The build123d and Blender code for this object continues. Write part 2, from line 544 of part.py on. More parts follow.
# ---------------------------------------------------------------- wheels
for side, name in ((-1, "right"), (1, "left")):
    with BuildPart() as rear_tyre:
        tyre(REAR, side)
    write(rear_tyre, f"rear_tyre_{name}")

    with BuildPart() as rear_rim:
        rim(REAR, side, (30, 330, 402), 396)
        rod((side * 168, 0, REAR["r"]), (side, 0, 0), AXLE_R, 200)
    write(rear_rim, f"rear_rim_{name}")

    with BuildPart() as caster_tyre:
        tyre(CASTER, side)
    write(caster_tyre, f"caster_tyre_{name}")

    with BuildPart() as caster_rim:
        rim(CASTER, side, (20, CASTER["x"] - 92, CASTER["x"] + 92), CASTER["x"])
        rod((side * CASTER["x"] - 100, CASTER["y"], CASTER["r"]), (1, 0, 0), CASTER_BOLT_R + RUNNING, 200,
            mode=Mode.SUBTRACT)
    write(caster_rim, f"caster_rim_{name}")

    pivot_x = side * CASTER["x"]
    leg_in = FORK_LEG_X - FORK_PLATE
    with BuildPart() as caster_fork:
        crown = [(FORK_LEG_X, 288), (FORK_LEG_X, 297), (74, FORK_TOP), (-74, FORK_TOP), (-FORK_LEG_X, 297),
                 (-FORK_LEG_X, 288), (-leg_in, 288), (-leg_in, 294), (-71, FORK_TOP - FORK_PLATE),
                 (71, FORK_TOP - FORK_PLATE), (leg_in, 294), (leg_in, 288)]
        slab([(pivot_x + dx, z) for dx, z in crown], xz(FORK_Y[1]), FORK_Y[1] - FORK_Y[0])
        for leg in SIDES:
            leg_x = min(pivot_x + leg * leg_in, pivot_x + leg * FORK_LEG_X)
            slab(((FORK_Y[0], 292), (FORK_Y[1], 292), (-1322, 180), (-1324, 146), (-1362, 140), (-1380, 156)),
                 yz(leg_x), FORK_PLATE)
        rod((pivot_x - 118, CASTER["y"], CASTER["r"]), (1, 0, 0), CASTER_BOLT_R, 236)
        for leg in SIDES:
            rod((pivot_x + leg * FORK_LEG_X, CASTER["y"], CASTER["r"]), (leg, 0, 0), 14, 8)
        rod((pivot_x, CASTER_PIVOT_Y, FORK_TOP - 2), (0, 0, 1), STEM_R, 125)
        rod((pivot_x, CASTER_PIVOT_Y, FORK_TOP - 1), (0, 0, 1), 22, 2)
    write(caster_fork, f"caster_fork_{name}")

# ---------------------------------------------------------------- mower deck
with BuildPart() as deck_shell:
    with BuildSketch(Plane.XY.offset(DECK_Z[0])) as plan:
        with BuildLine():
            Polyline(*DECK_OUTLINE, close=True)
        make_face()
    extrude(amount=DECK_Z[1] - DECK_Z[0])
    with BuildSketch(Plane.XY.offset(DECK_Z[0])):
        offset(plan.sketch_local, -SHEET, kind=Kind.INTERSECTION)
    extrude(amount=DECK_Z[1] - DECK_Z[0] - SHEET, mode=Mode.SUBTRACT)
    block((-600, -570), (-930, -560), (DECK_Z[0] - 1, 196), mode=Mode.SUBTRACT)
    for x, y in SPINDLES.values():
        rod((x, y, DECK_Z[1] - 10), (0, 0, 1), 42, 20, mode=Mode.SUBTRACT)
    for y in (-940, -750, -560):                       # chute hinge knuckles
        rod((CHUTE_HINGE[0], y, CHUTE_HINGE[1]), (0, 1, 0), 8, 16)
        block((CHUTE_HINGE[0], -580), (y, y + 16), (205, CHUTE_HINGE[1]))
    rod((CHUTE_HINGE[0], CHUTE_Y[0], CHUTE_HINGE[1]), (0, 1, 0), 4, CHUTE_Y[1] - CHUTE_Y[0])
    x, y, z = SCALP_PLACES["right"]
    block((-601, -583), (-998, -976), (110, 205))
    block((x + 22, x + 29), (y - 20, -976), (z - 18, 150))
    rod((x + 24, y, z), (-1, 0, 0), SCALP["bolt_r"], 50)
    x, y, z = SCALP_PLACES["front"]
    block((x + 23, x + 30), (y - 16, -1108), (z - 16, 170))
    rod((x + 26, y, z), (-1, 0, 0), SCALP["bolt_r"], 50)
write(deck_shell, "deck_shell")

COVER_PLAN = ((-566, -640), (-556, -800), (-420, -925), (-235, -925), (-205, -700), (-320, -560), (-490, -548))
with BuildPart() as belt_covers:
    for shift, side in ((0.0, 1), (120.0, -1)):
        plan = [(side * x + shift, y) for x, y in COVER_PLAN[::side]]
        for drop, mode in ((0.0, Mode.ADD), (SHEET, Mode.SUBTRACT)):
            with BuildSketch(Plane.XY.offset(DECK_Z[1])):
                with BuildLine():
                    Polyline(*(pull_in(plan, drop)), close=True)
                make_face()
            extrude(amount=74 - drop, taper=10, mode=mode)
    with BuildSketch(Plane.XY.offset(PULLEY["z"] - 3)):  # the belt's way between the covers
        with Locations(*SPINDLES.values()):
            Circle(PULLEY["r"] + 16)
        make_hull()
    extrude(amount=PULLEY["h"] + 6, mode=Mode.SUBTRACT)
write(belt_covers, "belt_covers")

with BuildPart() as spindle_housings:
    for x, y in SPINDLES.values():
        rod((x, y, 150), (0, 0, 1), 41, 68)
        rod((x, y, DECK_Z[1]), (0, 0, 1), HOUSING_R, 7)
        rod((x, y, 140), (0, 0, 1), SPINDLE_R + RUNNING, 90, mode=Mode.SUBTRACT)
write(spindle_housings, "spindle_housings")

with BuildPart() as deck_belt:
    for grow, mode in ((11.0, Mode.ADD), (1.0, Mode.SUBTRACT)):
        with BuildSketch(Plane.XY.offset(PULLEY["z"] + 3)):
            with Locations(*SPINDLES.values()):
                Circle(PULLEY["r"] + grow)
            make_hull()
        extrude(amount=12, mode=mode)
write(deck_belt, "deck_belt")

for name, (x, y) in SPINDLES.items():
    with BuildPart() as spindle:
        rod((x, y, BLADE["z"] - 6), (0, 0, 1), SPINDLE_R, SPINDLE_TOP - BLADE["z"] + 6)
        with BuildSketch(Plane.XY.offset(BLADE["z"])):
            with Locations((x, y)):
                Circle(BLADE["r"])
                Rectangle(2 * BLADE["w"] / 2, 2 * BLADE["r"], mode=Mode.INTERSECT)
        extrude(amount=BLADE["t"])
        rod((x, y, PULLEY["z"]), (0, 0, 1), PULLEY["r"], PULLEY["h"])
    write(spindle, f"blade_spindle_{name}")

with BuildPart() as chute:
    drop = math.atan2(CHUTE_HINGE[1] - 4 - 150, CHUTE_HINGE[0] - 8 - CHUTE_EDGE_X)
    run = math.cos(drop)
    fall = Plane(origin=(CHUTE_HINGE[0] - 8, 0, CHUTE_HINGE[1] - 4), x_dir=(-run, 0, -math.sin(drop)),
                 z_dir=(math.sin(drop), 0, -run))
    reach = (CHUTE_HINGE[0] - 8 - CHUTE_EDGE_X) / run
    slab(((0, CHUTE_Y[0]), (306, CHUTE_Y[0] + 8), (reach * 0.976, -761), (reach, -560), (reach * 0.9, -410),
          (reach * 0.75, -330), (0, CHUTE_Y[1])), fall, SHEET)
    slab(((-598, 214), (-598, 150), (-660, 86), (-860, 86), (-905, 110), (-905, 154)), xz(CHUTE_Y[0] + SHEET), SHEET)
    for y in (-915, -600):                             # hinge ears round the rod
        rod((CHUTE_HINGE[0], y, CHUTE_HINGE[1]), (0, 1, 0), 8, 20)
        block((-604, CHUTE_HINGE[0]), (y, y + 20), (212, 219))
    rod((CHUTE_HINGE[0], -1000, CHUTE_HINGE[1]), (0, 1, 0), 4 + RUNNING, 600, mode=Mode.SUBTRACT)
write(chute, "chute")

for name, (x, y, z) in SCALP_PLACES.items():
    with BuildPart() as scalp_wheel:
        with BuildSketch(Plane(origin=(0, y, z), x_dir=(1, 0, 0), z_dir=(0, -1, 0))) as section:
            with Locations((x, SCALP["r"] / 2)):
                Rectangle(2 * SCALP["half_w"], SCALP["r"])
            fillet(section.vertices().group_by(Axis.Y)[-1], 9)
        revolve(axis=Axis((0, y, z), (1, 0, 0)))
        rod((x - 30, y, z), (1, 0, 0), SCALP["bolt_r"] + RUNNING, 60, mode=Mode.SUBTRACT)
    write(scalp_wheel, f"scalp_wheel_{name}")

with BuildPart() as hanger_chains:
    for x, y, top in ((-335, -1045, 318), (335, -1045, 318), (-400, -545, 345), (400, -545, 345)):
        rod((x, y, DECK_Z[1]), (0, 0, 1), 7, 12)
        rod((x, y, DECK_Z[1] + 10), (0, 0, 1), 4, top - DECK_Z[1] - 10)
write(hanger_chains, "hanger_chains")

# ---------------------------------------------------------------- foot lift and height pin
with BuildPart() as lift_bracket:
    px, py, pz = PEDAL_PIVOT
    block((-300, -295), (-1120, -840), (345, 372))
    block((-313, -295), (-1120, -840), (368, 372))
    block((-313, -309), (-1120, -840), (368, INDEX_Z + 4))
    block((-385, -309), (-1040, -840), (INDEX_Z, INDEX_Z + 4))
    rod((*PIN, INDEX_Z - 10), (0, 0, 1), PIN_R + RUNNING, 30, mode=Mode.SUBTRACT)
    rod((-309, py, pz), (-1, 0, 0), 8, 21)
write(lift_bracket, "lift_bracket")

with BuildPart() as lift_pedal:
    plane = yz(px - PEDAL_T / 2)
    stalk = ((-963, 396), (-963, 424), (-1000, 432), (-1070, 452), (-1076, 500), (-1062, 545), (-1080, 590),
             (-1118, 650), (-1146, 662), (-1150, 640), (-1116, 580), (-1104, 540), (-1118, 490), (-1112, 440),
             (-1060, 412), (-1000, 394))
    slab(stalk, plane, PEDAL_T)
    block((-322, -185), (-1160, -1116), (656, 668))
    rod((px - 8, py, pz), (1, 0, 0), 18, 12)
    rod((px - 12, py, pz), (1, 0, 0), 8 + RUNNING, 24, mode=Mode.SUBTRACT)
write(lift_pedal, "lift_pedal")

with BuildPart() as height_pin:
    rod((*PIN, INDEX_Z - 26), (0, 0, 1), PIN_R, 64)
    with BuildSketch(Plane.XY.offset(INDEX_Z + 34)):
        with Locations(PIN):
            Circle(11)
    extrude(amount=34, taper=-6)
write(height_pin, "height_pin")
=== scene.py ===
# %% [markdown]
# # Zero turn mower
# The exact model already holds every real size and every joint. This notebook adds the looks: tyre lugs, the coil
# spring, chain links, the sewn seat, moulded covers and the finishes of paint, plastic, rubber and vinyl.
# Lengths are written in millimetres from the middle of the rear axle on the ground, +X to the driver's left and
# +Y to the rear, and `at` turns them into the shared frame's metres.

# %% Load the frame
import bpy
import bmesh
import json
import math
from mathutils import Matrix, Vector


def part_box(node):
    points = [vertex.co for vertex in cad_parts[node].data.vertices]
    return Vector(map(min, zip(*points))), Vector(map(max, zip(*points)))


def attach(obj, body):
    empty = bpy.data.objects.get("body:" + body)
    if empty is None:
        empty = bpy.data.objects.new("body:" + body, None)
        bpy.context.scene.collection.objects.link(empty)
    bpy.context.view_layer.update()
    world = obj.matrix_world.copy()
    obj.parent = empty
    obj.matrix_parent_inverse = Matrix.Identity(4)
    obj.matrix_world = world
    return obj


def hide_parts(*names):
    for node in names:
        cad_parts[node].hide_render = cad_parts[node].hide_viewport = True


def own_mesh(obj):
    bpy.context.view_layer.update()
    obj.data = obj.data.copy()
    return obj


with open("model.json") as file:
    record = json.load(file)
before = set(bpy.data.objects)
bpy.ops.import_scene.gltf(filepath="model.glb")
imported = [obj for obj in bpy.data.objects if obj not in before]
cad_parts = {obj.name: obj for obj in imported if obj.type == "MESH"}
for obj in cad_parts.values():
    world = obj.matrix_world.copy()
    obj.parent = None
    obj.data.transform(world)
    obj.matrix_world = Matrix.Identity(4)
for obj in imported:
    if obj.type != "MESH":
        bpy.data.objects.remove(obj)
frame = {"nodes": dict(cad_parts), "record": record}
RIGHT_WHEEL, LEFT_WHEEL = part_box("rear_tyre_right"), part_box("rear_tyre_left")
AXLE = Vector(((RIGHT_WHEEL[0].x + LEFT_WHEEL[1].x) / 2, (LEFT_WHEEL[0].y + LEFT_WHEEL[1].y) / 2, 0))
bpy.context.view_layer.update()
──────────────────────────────
Stated exercise: Every line from the one containing "and height pin" through the one containing "bpy.context.scene.collection.objects.link(empty)" is to be given again exactly, both ends included, and no line outside that range.

The reply:
# ---------------------------------------------------------------- foot lift and height pin
with BuildPart() as lift_bracket:
    px, py, pz = PEDAL_PIVOT
    block((-300, -295), (-1120, -840), (345, 372))
    block((-313, -295), (-1120, -840), (368, 372))
    block((-313, -309), (-1120, -840), (368, INDEX_Z + 4))
    block((-385, -309), (-1040, -840), (INDEX_Z, INDEX_Z + 4))
    rod((*PIN, INDEX_Z - 10), (0, 0, 1), PIN_R + RUNNING, 30, mode=Mode.SUBTRACT)
    rod((-309, py, pz), (-1, 0, 0), 8, 21)
write(lift_bracket, "lift_bracket")

with BuildPart() as lift_pedal:
    plane = yz(px - PEDAL_T / 2)
    stalk = ((-963, 396), (-963, 424), (-1000, 432), (-1070, 452), (-1076, 500), (-1062, 545), (-1080, 590),
             (-1118, 650), (-1146, 662), (-1150, 640), (-1116, 580), (-1104, 540), (-1118, 490), (-1112, 440),
             (-1060, 412), (-1000, 394))
    slab(stalk, plane, PEDAL_T)
    block((-322, -185), (-1160, -1116), (656, 668))
    rod((px - 8, py, pz), (1, 0, 0), 18, 12)
    rod((px - 12, py, pz), (1, 0, 0), 8 + RUNNING, 24, mode=Mode.SUBTRACT)
write(lift_pedal, "lift_pedal")

with BuildPart() as height_pin:
    rod((*PIN, INDEX_Z - 26), (0, 0, 1), PIN_R, 64)
    with BuildSketch(Plane.XY.offset(INDEX_Z + 34)):
        with Locations(PIN):
            Circle(11)
    extrude(amount=34, taper=-6)
write(height_pin, "height_pin")
=== scene.py ===
# %% [markdown]
# # Zero turn mower
# The exact model already holds every real size and every joint. This notebook adds the looks: tyre lugs, the coil
# spring, chain links, the sewn seat, moulded covers and the finishes of paint, plastic, rubber and vinyl.
# Lengths are written in millimetres from the middle of the rear axle on the ground, +X to the driver's left and
# +Y to the rear, and `at` turns them into the shared frame's metres.

# %% Load the frame
import bpy
import bmesh
import json
import math
from mathutils import Matrix, Vector


def part_box(node):
    points = [vertex.co for vertex in cad_parts[node].data.vertices]
    return Vector(map(min, zip(*points))), Vector(map(max, zip(*points)))


def attach(obj, body):
    empty = bpy.data.objects.get("body:" + body)
    if empty is None:
        empty = bpy.data.objects.new("body:" + body, None)
        bpy.context.scene.collection.objects.link(empty)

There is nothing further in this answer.